American political scientist

Mildred Salz Wertheimer (April 19, 1896 – May 6, 1937) was an American political scientist, whose research focused on the rise of fascism in Europe, especially in Germany. She was a research associate at the Foreign Policy Association.

==Early life and education==
Wertheimer was born in San Diego, California and raised in Kaukauna, Wisconsin, the daughter of Monroe A. Wertheimer and Annetta Salz Wertheimer. Her family was Jewish. Her father was president of a paper mill. She graduated from Vassar College in 1917. She earned a PhD in political science at Columbia University in 1924, with a dissertation on Pan-German propaganda before World War I. She also studied at the University of Berlin. She was an honorary member of Phi Beta Kappa.
==Career==
Wertheimer worked in the International Law Division of the postwar Commission of Inquiry in 1918 and 1919. She became a research associate at the Foreign Policy Association in 1924. She worked with James G. McDonald on the High Commission for German Refugees. She spoke to academic and general audiences about the rise of Nazism in Germany.

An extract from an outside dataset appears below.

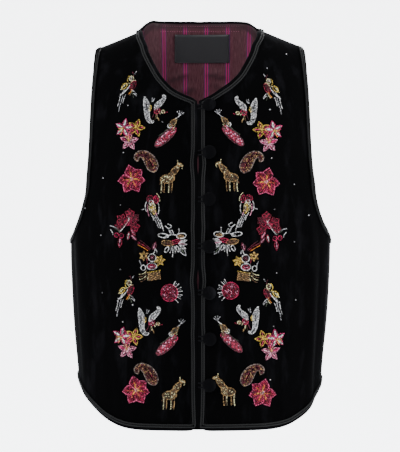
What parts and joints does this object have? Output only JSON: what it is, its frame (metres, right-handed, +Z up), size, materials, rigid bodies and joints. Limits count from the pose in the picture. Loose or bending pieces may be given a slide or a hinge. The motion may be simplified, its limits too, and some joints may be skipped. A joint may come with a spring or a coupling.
{
  "type": "beaded vest",
  "caption": "Sleeveless velvet vest with raised beaded birds and flowers, bound edges, striped lining and loop-fastened dome buttons.",
  "frame": {"origin": "midway between the two side neck points, on the shoulder line, where the shoulders carry the vest", "axes": "+Z up, the front faces -Y, +X towards the wearer's left front, which carries the buttons"},
  "size_m": [0.3801, 0.2386, 0.5883],
  "materials": {
    "velvet": "short cut pile with a soft sheen",
    "binding": "velvet roll with a flat braid along it",
    "lining": "woven viscose with narrow magenta stripes",
    "label": "close satin weave, bare",
    "button": "velvet drawn over a dome",
    "cord": "rolled velvet cord",
    "gold_beads": "glass beads and gold purl",
    "silver_beads": "silver-lined glass beads",
    "pink_beads": "glass beads and cup sequins",
    "red_beads": "glass beads and silk thread",
    "cream_beads": "pearl and glass beads"
  },
  "bodies": {
    "root": {"right_front": "velvet", "left_front": "velvet", "back": "velvet", "back_lining": "lining", "label": "label", "right_front_binding": "binding", "left_front_binding": "binding", "back_neck_binding": "binding", "back_hem_binding": "binding", "right_armhole_binding": "binding", "left_armhole_binding": "binding", "button_1": "button", "button_2": "button", "button_3": "button", "button_4": "button", "button_5": "button", "button_6": "button", "button_7": "button", "loop_1": "cord", "loop_2": "cord", "loop_3": "cord", "loop_4": "cord", "loop_5": "cord", "loop_6": "cord", "loop_7": "cord", "right_parrot_1": "gold_beads", "right_swallow_2": "silver_beads", "right_peacock_3": "pink_beads", "right_lily_4": "cream_beads", "right_paisley_5": "red_beads", "right_hibiscus_6": "red_beads", "right_giraffe_7": "gold_beads", "right_budgie_8": "cream_beads", "right_daisy_9": "silver_beads", "right_basket_10": "gold_beads", "right_parrot_11": "gold_beads", "right_pompom_12": "pink_beads", "right_swallow_13": "silver_beads", "right_peacock_14": "pink_beads", "right_lily_15": "cream_beads", "right_paisley_16": "red_beads", "right_hibiscus_17": "red_beads", "left_parrot_1": "gold_beads", "left_swallow_2": "silver_beads", "left_peacock_3": "pink_beads", "left_lily_4": "cream_beads", "left_paisley_5": "red_beads", "left_hibiscus_6": "red_beads", "left_giraffe_7": "gold_beads", "left_budgie_8": "cream_beads", "left_daisy_9": "silver_beads", "left_basket_10": "gold_beads", "left_parrot_11": "gold_beads", "left_pompom_12": "pink_beads", "left_swallow_13": "silver_beads", "left_peacock_14": "pink_beads", "left_lily_15": "cream_beads", "left_paisley_16": "red_beads", "left_hibiscus_17": "red_beads"}
  },
  "joints": []
}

Wertheimer toured in the Baltic. in 1929. She attended the First Hague Reparation Conference in 1929, and the London Conference of the Locarno Powers in 1936. She traveled to Alaska in 1936.

==Publications==
Many of Wertheimer's reports on the rise of Nazism in Germany were published as stand-alone booklets by the Foreign Policy Association.
- The Pan-German League, 1890-1914 (1924)
- The Reconstruction of Poland (1930)
- The League of Nations and Prevention of War (1930)
- The Significance of the German Elections (1930)
- The Hitler Movement in Germany (1931)
- The Financial Crisis in Germany (1932)
- Lausanne Reparation Settlement (1932)
- The Political Outlook in Germany and France (1932)
- Forces Underlying the Nazi Revolution (1933)
- Hitler and the German Political Crisis, 1932-1933 (1933)
- The Jews in the Third Reich (1933)
- "Economic Structure of the Third Reich" (1934)
- "Toward a New Balance of Power in Europe" (1934)
- New Governments in Europe (1934, with Vera Micheles Dean, Baily W. Diffie, ad Malbone W. Graham)
- Germany Under Hitler (1935)
- "Aims of Hitler's Foreign Policy" (1935)
- "Austria Establishes a Fascist State" (1935)
- "Religion in the Third Reich" (1936)
- "The Nazification of Danzig" (1936)
==Personal life and legacy==
Wertheimer died in 1937, at the age of 41, at the El Cortez Hotel in San Diego. Vera Micheles Dean dedicated an article to Wertheimer in a 1941 issue of Foreign Policy Reports. Her family's home in Kaukauna became a convent and rest home for Franciscan sisters in 1940.